Slower Than a Speeding Bullet
Anthony Pignataro: The California High-Speed Rail Authority really needs to work on its social media skills. On Aug. 2 the authority tweeted a link to this Washington Post story on the influx of federal stimulus money into big bullet train projects.
The tweet was clearly meant to boost California’s 800-mile proposed bullet train network. But far from singing the praises of California’s proposed bullet train, the Washington Post story very simply explains the problems that lay in the high-speed rail authority’s path. Specifically, the story deals with the inability of bullet trains to use current freight train tracks:
- BANKED TURNS – “A stout freight train, which typically cruises along at about 60 mph, can handle those changes in track conditions. But modern passenger trains that streak over rails at more than 200 mph can’t. Everything has to be precise, or the train could derail with disastrous results.”
- TRACK LAYOUT – “U.S. rails run across roadways at lots of places. Because a collision between a car and a super-fast train would be catastrophic for everyone involved, high-speed rail simply cannot cross roadways.”
- SLAB TRACK – “Most high-speed passenger trains travel along a completely different medium called slab track, in which the rails are bolted into sections of concrete. The concrete holds the rails still, assuring safe travel at high speeds, but it simply can’t handle the tonnage of a freight train. It’s also extremely expensive to build, about 50 percent more than typical freight tracks.”
According to the story, France faced the same problem as California. Their solution? “In the countryside, French trains surge along newly constructed, pin-straight rails. But when they head into metropolitan areas and switch to old rails, their 21st-century locomotives have to creep along at 20th-century speeds.”

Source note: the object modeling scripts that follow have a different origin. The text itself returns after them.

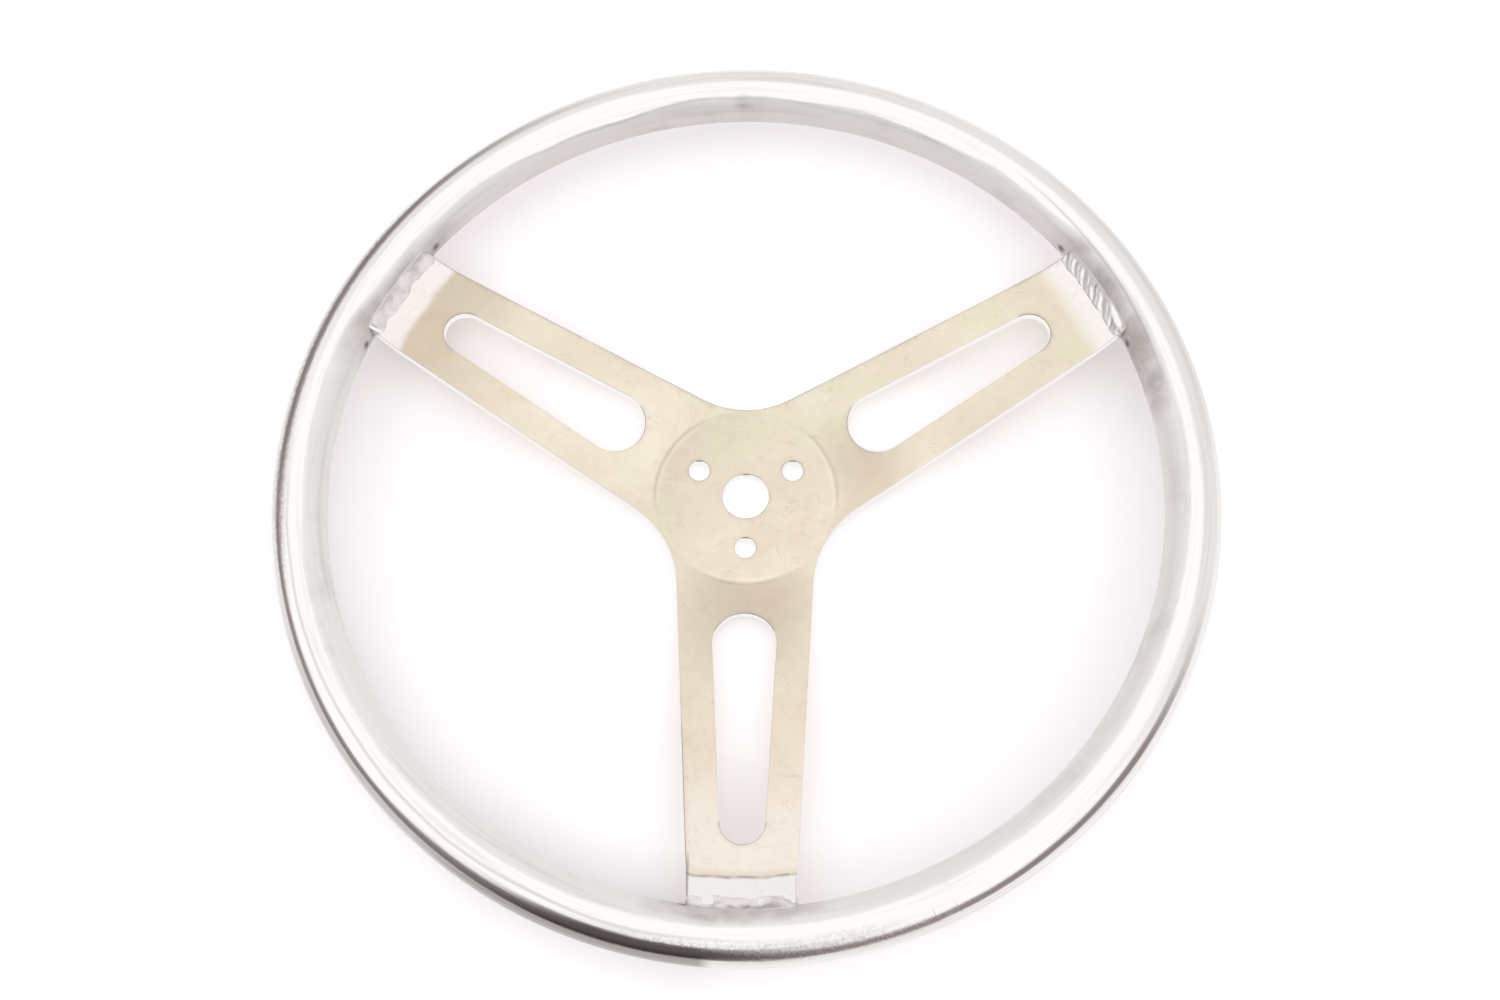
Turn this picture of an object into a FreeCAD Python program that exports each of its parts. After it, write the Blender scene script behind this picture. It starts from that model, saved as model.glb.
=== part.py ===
# Dished three-spoke steering wheel of bare welded aluminium: a ring of rolled tube round a slotted spoke plate.
# Millimetres, +Z up. The origin is the centre of the hub's flat back face, on the wheel's axis, and +Z points to
# the driver. The lower spoke points along -Y, and the other two stand 120 degrees from it.
import FreeCAD, Part
import math
import os

# Rim: one length of round tube, rolled to a ring
RIM_DIAMETER = 381.0
TUBE_DIAMETER = 22.225
TUBE_WALL = 3.175
RIM_HEIGHT = 19.05              # the rim's mid plane above the hub's back face

# Weld that closes the ring: a V groove, filled and dressed almost flush
SEAM_ANGLE = -66.0              # place round the rim, from +X
SEAM_ROOT_GAP = 1.5
SEAM_BEVEL = 30.0
SEAM_CROWN = 0.3
SEAM_PENETRATION = 0.5

# Spoke plate: one flat sheet with three spokes, pressed to a dish
SPOKES = 3
LOWER_SPOKE_ANGLE = -90.0
PLATE_THICKNESS = 4.76
HUB_FLAT_DIAMETER = 75.0
HUB_BEND_RADIUS = 2.0           # inside the crease round the hub
SPOKE_ROOT_WIDTH = 55.2         # across the spoke at the edge of the hub's flat
SPOKE_TIP_WIDTH = 40.8          # across the spoke at its end
WEB_MARGIN = 0.6                # metal left outside the crease at the deepest point of each hollow arc
TIP_BEND_RADIUS = 14.0
TIP_LENGTH = 12.5               # from the last bend to the spoke's end
TIP_ANGLE = 22.0                # slope of that last stretch
TIP_SEAT = 2.0                  # the middle of the spoke's end above the rim's mid plane
EDGE_BREAK = 0.5                # bevel that takes the sharpness off the cut edges

# Slot in each spoke, with its sides parallel to the spoke's own
RAIL_WIDTH = 13.4               # metal left on each side of the slot
SLOT_HUB_MARGIN = 12.9          # from the edge of the hub's flat to the slot
SLOT_TIP_MARGIN = 23.8          # from the slot to the spoke's end

# Hub holes
CENTRE_BORE = 19.05
BOLT_CIRCLE = 44.45
BOLT_HOLE = 8.7
HOLE_CHAMFER = 0.4

# Fillet welds between the spokes' ends and the rim
WELD_FIT_UP = 0.25              # gap left between the plate and the tube before welding
FRONT_TOE = 4.6                 # reach of the front weld over the plate
FRONT_TUBE_ANGLE = 41.0         # how far it climbs round the tube's section
BACK_TOE = 3.4
BACK_TUBE_ANGLE = 24.0
WELD_OVERHANG = 1.3             # past each side of the spoke
RIPPLE_PITCH = 6.2
RIPPLE_CREST = 1.1              # height of the weld's face over the line from toe to toe
RIPPLE_VALLEY = 0.45
WELD_ROOT = 0.15                # half the unfilled slit between the front and back welds

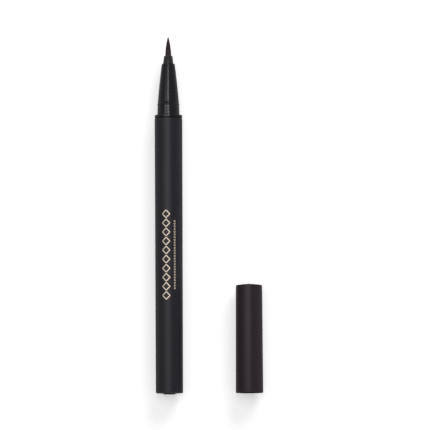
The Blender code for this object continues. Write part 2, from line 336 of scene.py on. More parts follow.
def satin_abs(colours):
    """Moulded ABS off a satin tool: an even dark face, with less shine than the other plastics."""
    return grained(
        "satin_abs",
        colours.cap,
        lift="#2f242d",
        rough=0.42,
        grain_mm=0.18,
        depth_mm=0.0025,
        shine=0.36,
    )


def liner_hdpe(colours):
    """Moulded polyethylene: a soft, waxy grey inside the cap."""
    return grained(
        "moulded_hdpe", colours.liner, lift="#767677", rough=0.42, grain_mm=0.3, depth_mm=0.003
    )


def nitrile_rubber():
    """Moulded nitrile rubber: a dull black."""
    return grained(
        "moulded_nitrile_rubber", "#1a1a1a", lift="#242424", rough=0.62, grain_mm=0.2, depth_mm=0.004
    )


def natural_pp():
    """Moulded polypropylene without dye: a milky white with a mild gloss."""
    return grained(
        "moulded_natural_pp", "#dcdcd6", lift="#e6e6e0", rough=0.38, grain_mm=0.25, depth_mm=0.002
    )


def bonded_fibre():
    """Bonded fibre soaked with ink: a dull, streaky brown along the wick."""
    return grained(
        "bonded_fibre",
        "#6b4c4c",
        lift="#8a6a66",
        rough=0.85,
        grain_mm=0.12,
        depth_mm=0.02,
        stretch=(1, 0.1, 1),
    )


def ground_steel():
    """Ground steel: a bright, sharp reflection."""
    return grained(
        "ground_steel",
        "#c4c5c8",
        lift="#cfd0d2",
        rough=0.14,
        grain_mm=0.3,
        depth_mm=0.0005,
        metallic=1.0,
    )


def place_mesh(name, mesh):
    """Shades a finished mesh and links it as an object at the origin."""
    mesh.shade_smooth()
    mesh.set_sharp_from_angle(angle=SHARP_ANGLE)
    made = bpy.data.objects.new(name, mesh)
    bpy.context.scene.collection.objects.link(made)
    return made


def mesh_object(name, mesh_data, look):
    """An object from a finished bmesh."""
    mesh = bpy.data.meshes.new(name)
    mesh_data.to_mesh(mesh)
    mesh_data.free()
    mesh.materials.append(look)
    return place_mesh(name, mesh)


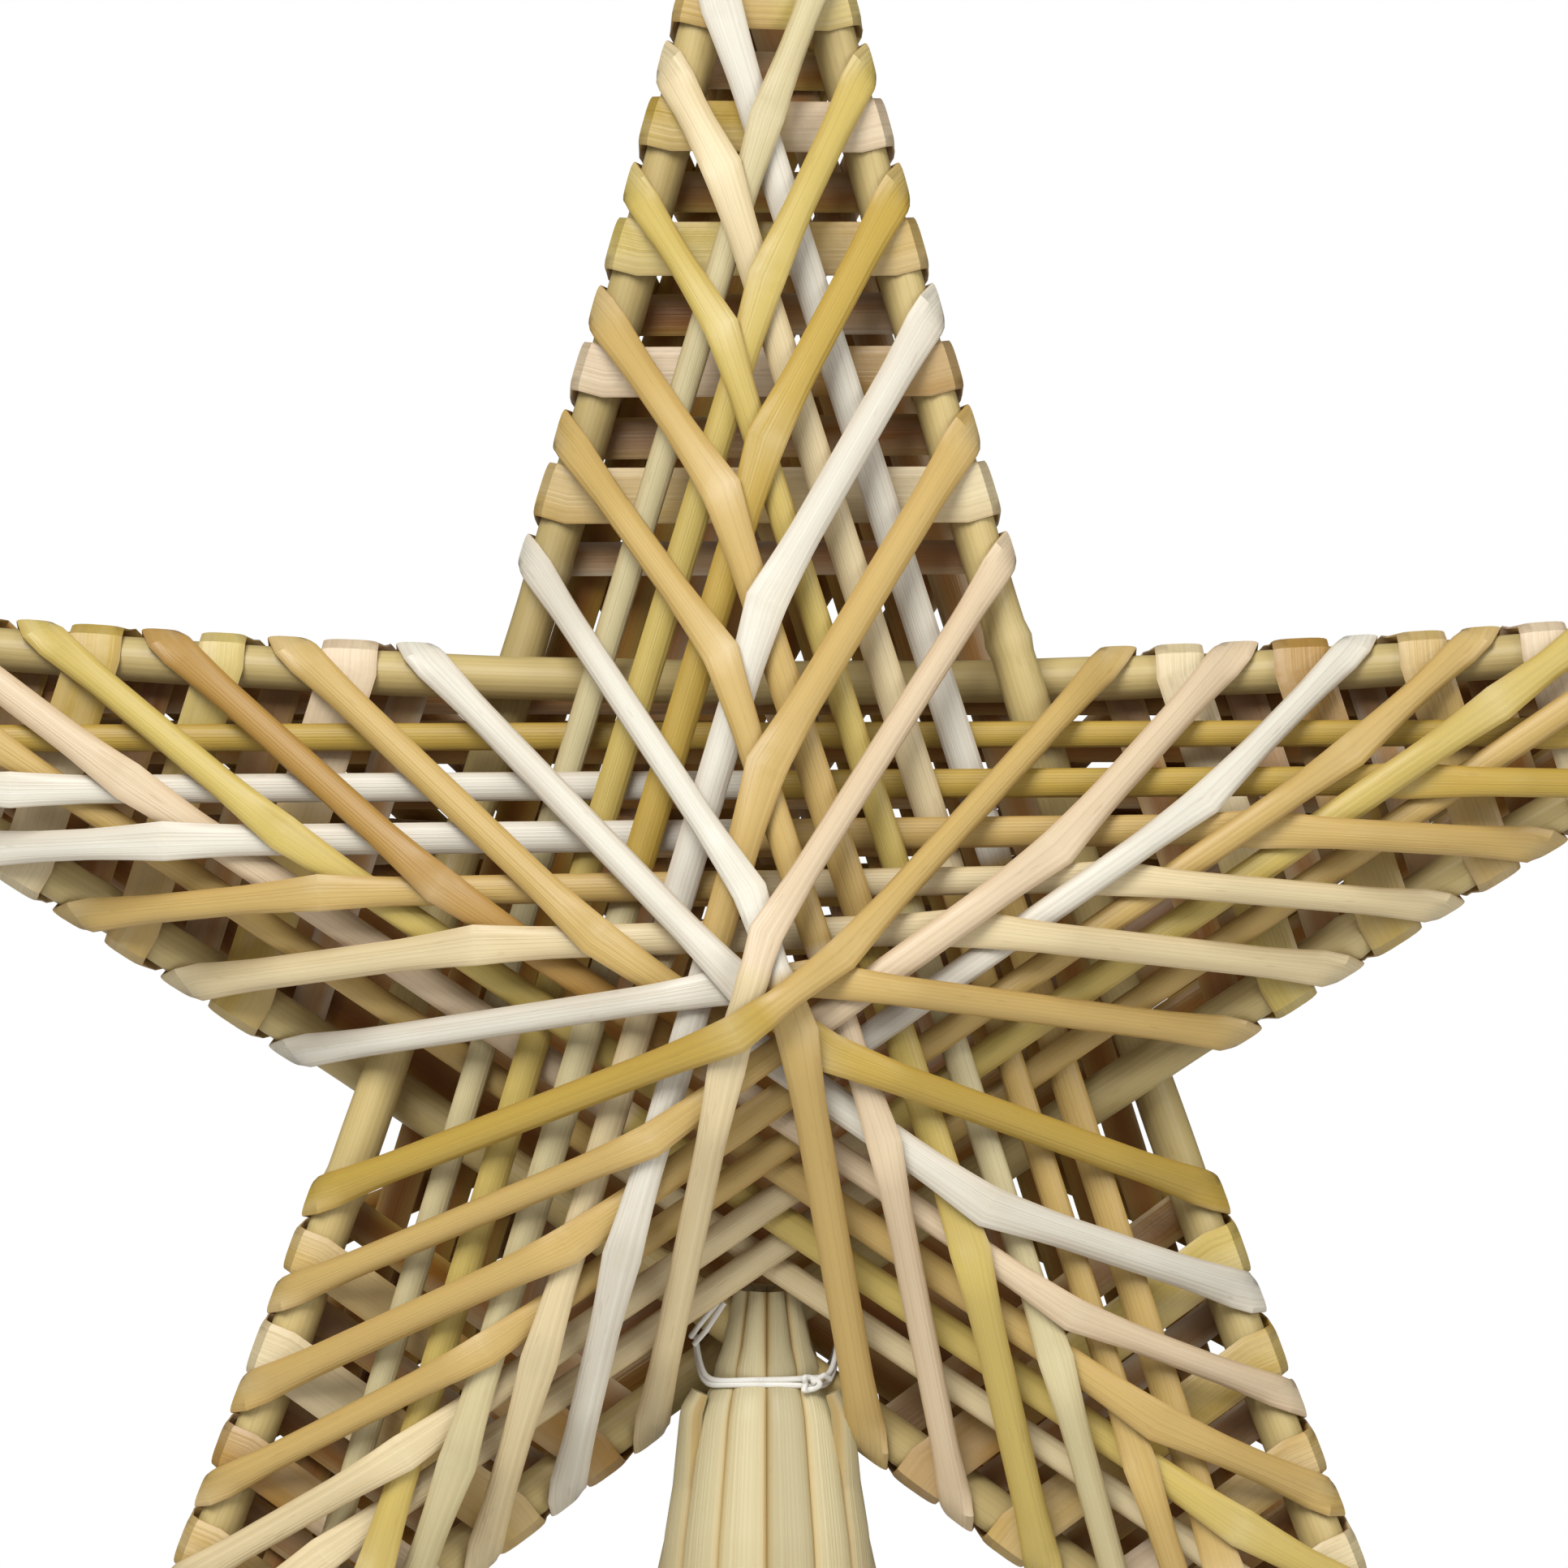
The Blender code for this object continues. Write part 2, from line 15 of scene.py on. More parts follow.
import bpy
import numpy as np
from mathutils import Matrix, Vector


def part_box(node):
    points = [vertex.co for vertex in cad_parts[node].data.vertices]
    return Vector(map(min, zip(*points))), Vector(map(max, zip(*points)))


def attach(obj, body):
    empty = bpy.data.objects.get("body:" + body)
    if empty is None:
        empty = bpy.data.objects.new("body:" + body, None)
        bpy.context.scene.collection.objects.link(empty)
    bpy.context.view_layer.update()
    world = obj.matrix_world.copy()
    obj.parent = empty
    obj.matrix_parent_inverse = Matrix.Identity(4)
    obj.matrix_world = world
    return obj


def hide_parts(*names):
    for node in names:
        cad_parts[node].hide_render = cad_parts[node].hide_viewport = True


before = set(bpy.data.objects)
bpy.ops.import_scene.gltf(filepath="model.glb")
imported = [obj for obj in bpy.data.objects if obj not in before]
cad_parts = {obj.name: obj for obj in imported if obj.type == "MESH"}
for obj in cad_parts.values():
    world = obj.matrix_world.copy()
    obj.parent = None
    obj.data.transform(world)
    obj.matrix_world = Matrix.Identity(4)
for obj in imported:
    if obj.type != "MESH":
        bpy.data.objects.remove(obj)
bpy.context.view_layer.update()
print("loaded", len(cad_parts), "nodes")

# %% [markdown]
# The star's layout
#
# A plan point is (x, z) measured from the star's middle, as one would draw the star on paper, and
# height is measured from the paper towards the viewer. Each arm has a direction and a length. The
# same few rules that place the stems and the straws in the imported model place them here, so the
# finished pieces lie where the plain ones do.

# %% Arms and stems on paper
ARM_DIRECTIONS = np.radians([90.0, 162.0, 234.0, 306.0, 18.0])
ARM_LENGTHS = np.array([0.149, 0.150, 0.136, 0.138, 0.146])
ARM_LEANS = np.array([0.000, 0.000, -0.005, 0.005, 0.000])
ARM_FEET = np.array([0.0445, 0.0490, 0.0455, 0.0455, 0.0455])
ARM_NAMES = ("top", "left", "lower_left", "lower_right", "right")
STEM_MIDDLES = np.array([0.0412, 0.0365, 0.0340, 0.0412, 0.0374])
STEM_RADIUS = 0.0027
STAR_HEIGHT = 0.130
ARMS = len(ARM_NAMES)

tie_low, tie_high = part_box("neck_tie")
STAR_MIDDLE = np.array([(tie_low.x + tie_high.x) / 2, (tie_low.y + tie_high.y) / 2, STAR_HEIGHT])


def unit(vectors):
    """Each vector divided by its own length."""
    return vectors / np.linalg.norm(vectors, axis=-1, keepdims=True)


def arm_axes(arm):
    """The arm's outward direction, and that direction turned a quarter anticlockwise."""
    angle = ARM_DIRECTIONS[arm % ARMS]
    along = np.array([math.cos(angle), math.sin(angle)])
    return along, np.array([-along[1], along[0]])


def arm_tip(arm):
    """The arm's length along it, plus its lean across it."""
    along, across = arm_axes(arm)
    return along * ARM_LENGTHS[arm % ARMS] + across * ARM_LEANS[arm % ARMS]


def stem_plan(stem, run):
    """A parabola through two tips and the stem's own middle, with run from -1 to 1."""
    start, end = arm_tip(stem), arm_tip(stem + 2)
    middle = arm_axes(stem + 1)[0] * STEM_MIDDLES[stem % ARMS]
    run = np.asarray(run, dtype=float)[..., None]
    return middle + run * (end - start) / 2 + run ** 2 * ((start + end) / 2 - middle)


def to_world(plan, height, face=1):
    """Plan x and z move to the star's middle, and height becomes depth towards -Y."""
    return np.stack([plan[..., 0], -face * height, plan[..., 1]], axis=-1) + STAR_MIDDLE


print("star middle", np.round(STAR_MIDDLE, 4))

# %% [markdown]
# Over and under
#
# Where two stems cross, one passes over the other. Along each stem the crossings alternate, so its
# height is a wave: over at the first tip, under at the first inner crossing, over at the next and
# under at the last tip. A cosine between the crossings gives the gentle bow of a real stem.

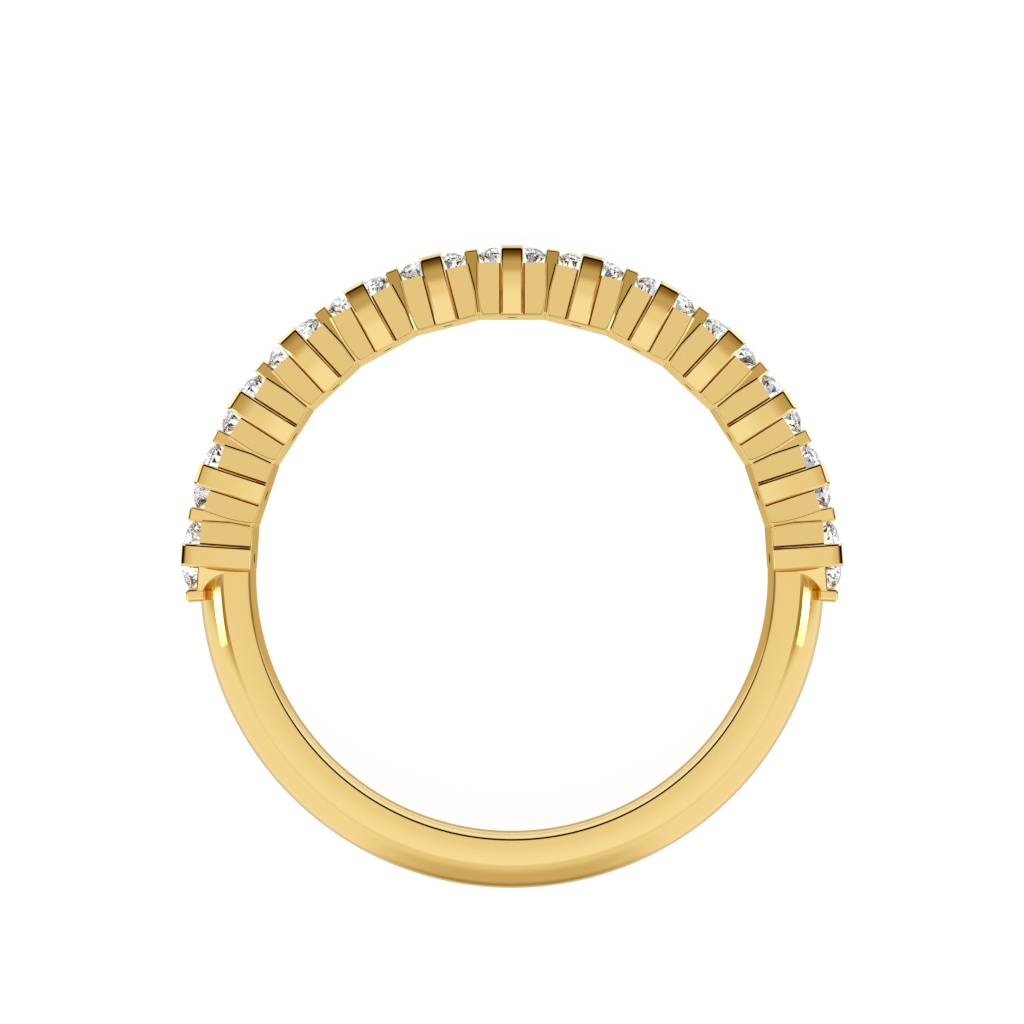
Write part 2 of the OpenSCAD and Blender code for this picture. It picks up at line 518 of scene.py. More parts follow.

And that’s precisely what the California High-Speed Rail Authority is proposing here. Sending the bullet trains down Union Pacific Tracks around and in Los Angeles (at UP speeds) and then shooting them north of Los Angeles on shiny new dedicated tracks. How they will be able to do all that and still cross the state in the two hours and 42 minutes mandated by their 2008 $10 billion bond has yet to be seen.
Sound bad? It doesn’t seem to be slowing anyone down: on July 30 the authority announced that it’s asking for another billion dollars in federal stimulus money.